He who shares, wins - the new way to ensure your company stays ahead

"Innovation today requires a collaborative, transparent approach - not building walls around your own company and seeking ways to keep others locked out," says IBM Vice President Communications, Exploration, David Yaun.

Open innovation is a rapidly emerging, though challenging, business model. First coined by US Professor Henry Chesbrough, it states that in a world of widely distributed knowledge, companies need to look beyond their own research labs for ideas. One of those already convinced is IBM. Here, David Yaun explains IBM's radical interpretation, the Innovationjam.

The innovation sieve

The innovation process used to be a bit like a sieve. Colleagues threw in lots of ideas and the odd one made it through the filter. Knowledge was power so amid top secrecy, the company alone developed, manufactured, marketed and distributed their discovery.

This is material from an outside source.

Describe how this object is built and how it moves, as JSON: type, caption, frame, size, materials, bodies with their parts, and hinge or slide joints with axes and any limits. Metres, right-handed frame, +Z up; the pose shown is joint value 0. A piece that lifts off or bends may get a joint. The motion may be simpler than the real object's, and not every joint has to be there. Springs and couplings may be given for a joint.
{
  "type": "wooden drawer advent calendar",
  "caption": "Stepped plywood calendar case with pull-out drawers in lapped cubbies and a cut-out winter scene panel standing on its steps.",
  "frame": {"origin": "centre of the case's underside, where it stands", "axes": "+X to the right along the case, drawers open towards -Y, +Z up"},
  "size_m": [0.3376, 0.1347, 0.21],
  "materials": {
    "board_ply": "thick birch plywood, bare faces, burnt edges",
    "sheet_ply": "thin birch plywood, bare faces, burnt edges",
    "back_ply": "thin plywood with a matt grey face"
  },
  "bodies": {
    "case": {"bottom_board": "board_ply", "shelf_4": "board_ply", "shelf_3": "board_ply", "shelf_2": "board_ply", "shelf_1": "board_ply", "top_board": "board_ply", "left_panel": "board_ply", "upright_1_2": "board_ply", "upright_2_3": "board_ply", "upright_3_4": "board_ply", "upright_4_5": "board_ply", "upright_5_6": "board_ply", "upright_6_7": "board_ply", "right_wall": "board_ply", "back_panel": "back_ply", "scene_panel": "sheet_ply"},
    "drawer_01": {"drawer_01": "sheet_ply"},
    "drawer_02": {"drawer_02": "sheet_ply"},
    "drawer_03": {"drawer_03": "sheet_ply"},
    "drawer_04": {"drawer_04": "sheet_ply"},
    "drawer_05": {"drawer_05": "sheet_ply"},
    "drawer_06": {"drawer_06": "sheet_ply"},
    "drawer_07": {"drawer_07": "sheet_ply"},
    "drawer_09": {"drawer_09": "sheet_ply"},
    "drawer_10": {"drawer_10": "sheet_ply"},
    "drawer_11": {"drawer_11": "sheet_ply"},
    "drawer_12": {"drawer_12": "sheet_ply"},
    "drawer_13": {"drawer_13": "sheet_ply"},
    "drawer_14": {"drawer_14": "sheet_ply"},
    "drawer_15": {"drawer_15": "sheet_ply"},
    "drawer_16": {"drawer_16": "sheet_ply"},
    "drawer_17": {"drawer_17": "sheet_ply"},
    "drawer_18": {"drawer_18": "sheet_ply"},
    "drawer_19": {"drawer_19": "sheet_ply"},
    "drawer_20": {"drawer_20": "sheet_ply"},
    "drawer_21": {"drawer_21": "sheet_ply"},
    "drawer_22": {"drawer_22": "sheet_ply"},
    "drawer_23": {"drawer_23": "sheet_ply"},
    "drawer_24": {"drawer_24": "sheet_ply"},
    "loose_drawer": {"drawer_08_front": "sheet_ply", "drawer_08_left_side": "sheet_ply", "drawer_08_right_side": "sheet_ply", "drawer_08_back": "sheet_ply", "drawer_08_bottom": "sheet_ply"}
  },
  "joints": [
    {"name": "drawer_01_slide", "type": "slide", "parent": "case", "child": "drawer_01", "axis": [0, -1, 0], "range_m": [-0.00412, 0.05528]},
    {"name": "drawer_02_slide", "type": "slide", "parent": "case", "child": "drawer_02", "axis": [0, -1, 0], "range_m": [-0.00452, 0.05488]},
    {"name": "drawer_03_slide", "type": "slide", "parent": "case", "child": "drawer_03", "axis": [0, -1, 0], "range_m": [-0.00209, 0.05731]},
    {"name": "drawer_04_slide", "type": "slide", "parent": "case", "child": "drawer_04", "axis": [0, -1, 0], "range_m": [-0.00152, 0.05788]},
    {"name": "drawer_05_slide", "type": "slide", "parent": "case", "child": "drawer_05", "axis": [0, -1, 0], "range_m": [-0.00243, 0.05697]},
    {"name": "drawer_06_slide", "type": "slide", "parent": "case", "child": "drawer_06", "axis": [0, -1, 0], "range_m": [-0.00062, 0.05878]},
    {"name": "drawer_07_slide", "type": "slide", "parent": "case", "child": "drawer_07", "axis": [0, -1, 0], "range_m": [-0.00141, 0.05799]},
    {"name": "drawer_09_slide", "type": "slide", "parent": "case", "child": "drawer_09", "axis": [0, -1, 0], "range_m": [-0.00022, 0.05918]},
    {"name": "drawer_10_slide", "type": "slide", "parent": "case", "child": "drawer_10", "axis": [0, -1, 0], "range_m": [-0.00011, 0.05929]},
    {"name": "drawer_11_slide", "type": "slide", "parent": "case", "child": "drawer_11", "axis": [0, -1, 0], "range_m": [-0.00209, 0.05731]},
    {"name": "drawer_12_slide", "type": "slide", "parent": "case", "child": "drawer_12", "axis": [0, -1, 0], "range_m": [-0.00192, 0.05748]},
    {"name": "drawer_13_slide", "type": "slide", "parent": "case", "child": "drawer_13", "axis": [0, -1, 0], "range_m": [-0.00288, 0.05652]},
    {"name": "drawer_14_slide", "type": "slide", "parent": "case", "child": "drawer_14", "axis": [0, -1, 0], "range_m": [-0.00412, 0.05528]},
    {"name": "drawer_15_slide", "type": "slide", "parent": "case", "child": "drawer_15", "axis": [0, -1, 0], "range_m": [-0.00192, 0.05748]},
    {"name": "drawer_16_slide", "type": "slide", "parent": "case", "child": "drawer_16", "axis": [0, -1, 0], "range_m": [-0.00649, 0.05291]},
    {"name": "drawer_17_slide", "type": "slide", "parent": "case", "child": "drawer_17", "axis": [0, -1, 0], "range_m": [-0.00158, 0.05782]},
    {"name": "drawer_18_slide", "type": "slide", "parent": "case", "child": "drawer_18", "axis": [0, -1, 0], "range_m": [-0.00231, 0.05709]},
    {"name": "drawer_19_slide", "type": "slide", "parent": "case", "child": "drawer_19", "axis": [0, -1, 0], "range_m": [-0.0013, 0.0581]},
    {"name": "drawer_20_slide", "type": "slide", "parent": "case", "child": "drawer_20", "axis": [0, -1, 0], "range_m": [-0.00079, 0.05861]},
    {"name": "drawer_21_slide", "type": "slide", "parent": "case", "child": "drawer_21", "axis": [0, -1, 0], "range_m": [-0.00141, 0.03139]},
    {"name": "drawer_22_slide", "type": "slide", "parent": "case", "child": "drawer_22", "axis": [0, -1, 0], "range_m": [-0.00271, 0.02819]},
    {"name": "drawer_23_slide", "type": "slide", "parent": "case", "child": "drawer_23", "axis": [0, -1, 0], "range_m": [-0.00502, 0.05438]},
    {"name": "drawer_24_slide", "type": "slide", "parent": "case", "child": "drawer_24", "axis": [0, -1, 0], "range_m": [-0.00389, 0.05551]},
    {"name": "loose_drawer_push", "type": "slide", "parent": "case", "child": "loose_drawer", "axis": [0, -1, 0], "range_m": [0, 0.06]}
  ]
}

Today, it's impossible to keep ideas under wraps, such is the speed and ease with which information can be transferred.

Powerless to stop the phenomenon, companies must instead take advantage and harness good ideas from inside or outside of the business - so states the 'open innovation' model.

That also means accepting that good ideas can likewise go to market from inside or outside. So ideas which might previously have died at the bottom of the sieve - unable to fit within a company's own plans - can, after all, be commercialised.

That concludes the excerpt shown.